### Do this:
Would you quote the material below in full and unchanged?

------

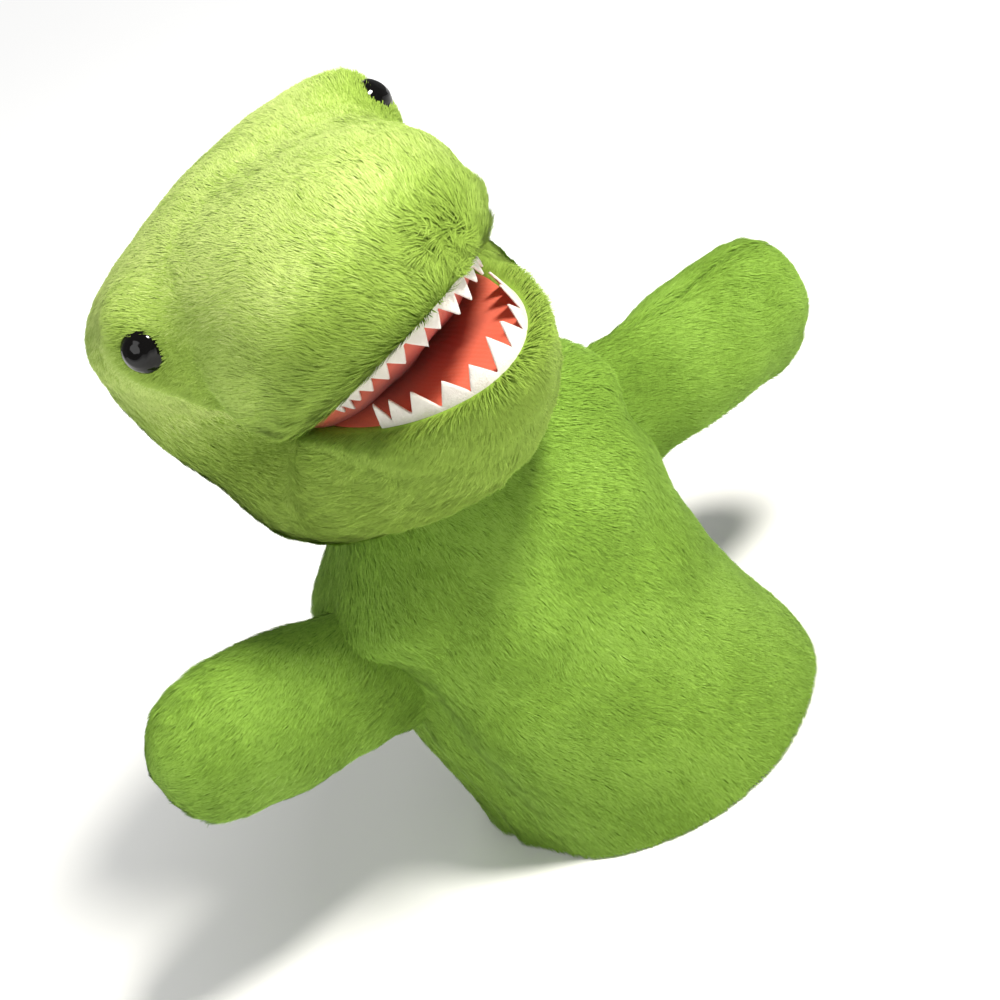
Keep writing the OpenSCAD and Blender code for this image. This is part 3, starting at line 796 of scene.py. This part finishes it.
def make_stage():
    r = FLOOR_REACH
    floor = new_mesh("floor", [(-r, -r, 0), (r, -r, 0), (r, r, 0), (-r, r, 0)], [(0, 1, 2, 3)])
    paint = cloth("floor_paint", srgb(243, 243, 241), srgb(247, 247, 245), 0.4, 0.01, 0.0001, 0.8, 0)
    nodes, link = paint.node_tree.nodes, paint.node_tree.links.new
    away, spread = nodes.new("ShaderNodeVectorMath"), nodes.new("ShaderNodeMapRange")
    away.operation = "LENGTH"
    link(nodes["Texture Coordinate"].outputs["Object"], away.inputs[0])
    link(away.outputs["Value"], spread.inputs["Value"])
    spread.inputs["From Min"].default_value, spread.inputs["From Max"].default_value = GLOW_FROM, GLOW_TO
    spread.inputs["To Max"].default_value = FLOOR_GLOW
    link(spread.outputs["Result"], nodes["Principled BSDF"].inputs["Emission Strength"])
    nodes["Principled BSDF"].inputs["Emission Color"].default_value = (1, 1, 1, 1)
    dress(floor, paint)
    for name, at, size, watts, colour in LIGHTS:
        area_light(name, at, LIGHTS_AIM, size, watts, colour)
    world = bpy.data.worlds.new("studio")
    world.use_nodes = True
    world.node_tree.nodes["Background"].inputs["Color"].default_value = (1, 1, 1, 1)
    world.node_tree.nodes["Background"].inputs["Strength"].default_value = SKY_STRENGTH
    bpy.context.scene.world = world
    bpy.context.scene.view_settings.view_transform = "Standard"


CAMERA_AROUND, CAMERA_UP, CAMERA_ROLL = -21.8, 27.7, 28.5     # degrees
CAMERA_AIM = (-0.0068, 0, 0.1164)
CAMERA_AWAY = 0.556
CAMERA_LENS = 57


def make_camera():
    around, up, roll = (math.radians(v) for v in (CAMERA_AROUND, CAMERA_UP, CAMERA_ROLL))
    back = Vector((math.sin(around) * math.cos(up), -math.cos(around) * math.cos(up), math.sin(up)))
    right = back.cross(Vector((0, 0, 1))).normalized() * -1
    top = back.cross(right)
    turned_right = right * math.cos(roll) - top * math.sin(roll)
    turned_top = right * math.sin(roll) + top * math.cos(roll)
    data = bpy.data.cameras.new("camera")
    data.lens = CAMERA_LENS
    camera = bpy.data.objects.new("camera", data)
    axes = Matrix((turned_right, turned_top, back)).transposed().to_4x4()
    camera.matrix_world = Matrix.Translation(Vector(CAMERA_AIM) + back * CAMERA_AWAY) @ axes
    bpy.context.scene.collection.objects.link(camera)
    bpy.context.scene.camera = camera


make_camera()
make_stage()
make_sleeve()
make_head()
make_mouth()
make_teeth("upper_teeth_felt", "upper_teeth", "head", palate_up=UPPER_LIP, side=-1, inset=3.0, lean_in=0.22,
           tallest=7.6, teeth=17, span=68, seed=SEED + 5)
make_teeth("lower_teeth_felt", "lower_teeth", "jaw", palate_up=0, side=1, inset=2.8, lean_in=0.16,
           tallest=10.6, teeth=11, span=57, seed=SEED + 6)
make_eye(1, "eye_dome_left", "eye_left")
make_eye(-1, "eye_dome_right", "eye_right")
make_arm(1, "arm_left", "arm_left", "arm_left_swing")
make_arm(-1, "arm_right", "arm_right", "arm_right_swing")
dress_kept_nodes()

------

### Exercise response:
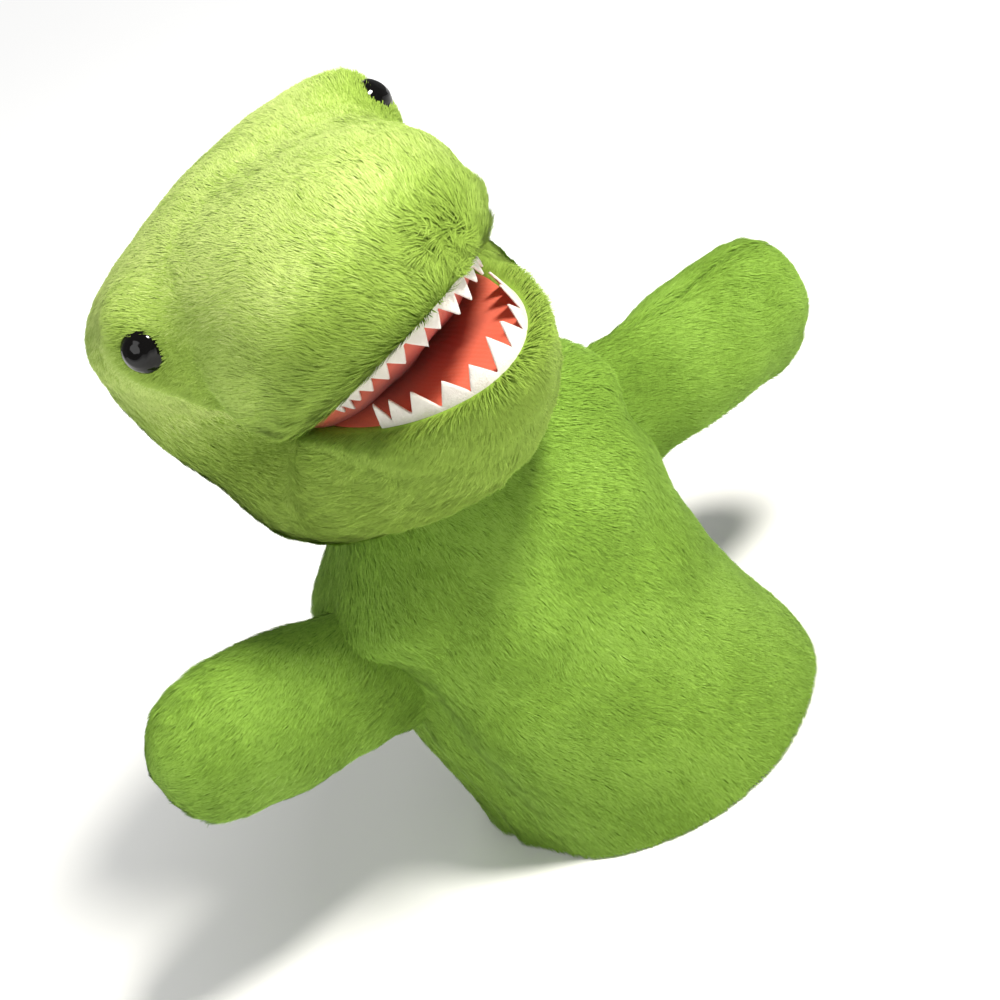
Keep writing the OpenSCAD and Blender code for this image. This is part 3, starting at line 796 of scene.py. This part finishes it.
def make_stage():
    r = FLOOR_REACH
    floor = new_mesh("floor", [(-r, -r, 0), (r, -r, 0), (r, r, 0), (-r, r, 0)], [(0, 1, 2, 3)])
    paint = cloth("floor_paint", srgb(243, 243, 241), srgb(247, 247, 245), 0.4, 0.01, 0.0001, 0.8, 0)
    nodes, link = paint.node_tree.nodes, paint.node_tree.links.new
    away, spread = nodes.new("ShaderNodeVectorMath"), nodes.new("ShaderNodeMapRange")
    away.operation = "LENGTH"
    link(nodes["Texture Coordinate"].outputs["Object"], away.inputs[0])
    link(away.outputs["Value"], spread.inputs["Value"])
    spread.inputs["From Min"].default_value, spread.inputs["From Max"].default_value = GLOW_FROM, GLOW_TO
    spread.inputs["To Max"].default_value = FLOOR_GLOW
    link(spread.outputs["Result"], nodes["Principled BSDF"].inputs["Emission Strength"])
    nodes["Principled BSDF"].inputs["Emission Color"].default_value = (1, 1, 1, 1)
    dress(floor, paint)
    for name, at, size, watts, colour in LIGHTS:
        area_light(name, at, LIGHTS_AIM, size, watts, colour)
    world = bpy.data.worlds.new("studio")
    world.use_nodes = True
    world.node_tree.nodes["Background"].inputs["Color"].default_value = (1, 1, 1, 1)
    world.node_tree.nodes["Background"].inputs["Strength"].default_value = SKY_STRENGTH
    bpy.context.scene.world = world
    bpy.context.scene.view_settings.view_transform = "Standard"


CAMERA_AROUND, CAMERA_UP, CAMERA_ROLL = -21.8, 27.7, 28.5     # degrees
CAMERA_AIM = (-0.0068, 0, 0.1164)
CAMERA_AWAY = 0.556
CAMERA_LENS = 57


def make_camera():
    around, up, roll = (math.radians(v) for v in (CAMERA_AROUND, CAMERA_UP, CAMERA_ROLL))
    back = Vector((math.sin(around) * math.cos(up), -math.cos(around) * math.cos(up), math.sin(up)))
    right = back.cross(Vector((0, 0, 1))).normalized() * -1
    top = back.cross(right)
    turned_right = right * math.cos(roll) - top * math.sin(roll)
    turned_top = right * math.sin(roll) + top * math.cos(roll)
    data = bpy.data.cameras.new("camera")
    data.lens = CAMERA_LENS
    camera = bpy.data.objects.new("camera", data)
    axes = Matrix((turned_right, turned_top, back)).transposed().to_4x4()
    camera.matrix_world = Matrix.Translation(Vector(CAMERA_AIM) + back * CAMERA_AWAY) @ axes
    bpy.context.scene.collection.objects.link(camera)
    bpy.context.scene.camera = camera


make_camera()
make_stage()
make_sleeve()
make_head()
make_mouth()
make_teeth("upper_teeth_felt", "upper_teeth", "head", palate_up=UPPER_LIP, side=-1, inset=3.0, lean_in=0.22,
           tallest=7.6, teeth=17, span=68, seed=SEED + 5)
make_teeth("lower_teeth_felt", "lower_teeth", "jaw", palate_up=0, side=1, inset=2.8, lean_in=0.16,
           tallest=10.6, teeth=11, span=57, seed=SEED + 6)
make_eye(1, "eye_dome_left", "eye_left")
make_eye(-1, "eye_dome_right", "eye_right")
make_arm(1, "arm_left", "arm_left", "arm_left_swing")
make_arm(-1, "arm_right", "arm_right", "arm_right_swing")
dress_kept_nodes()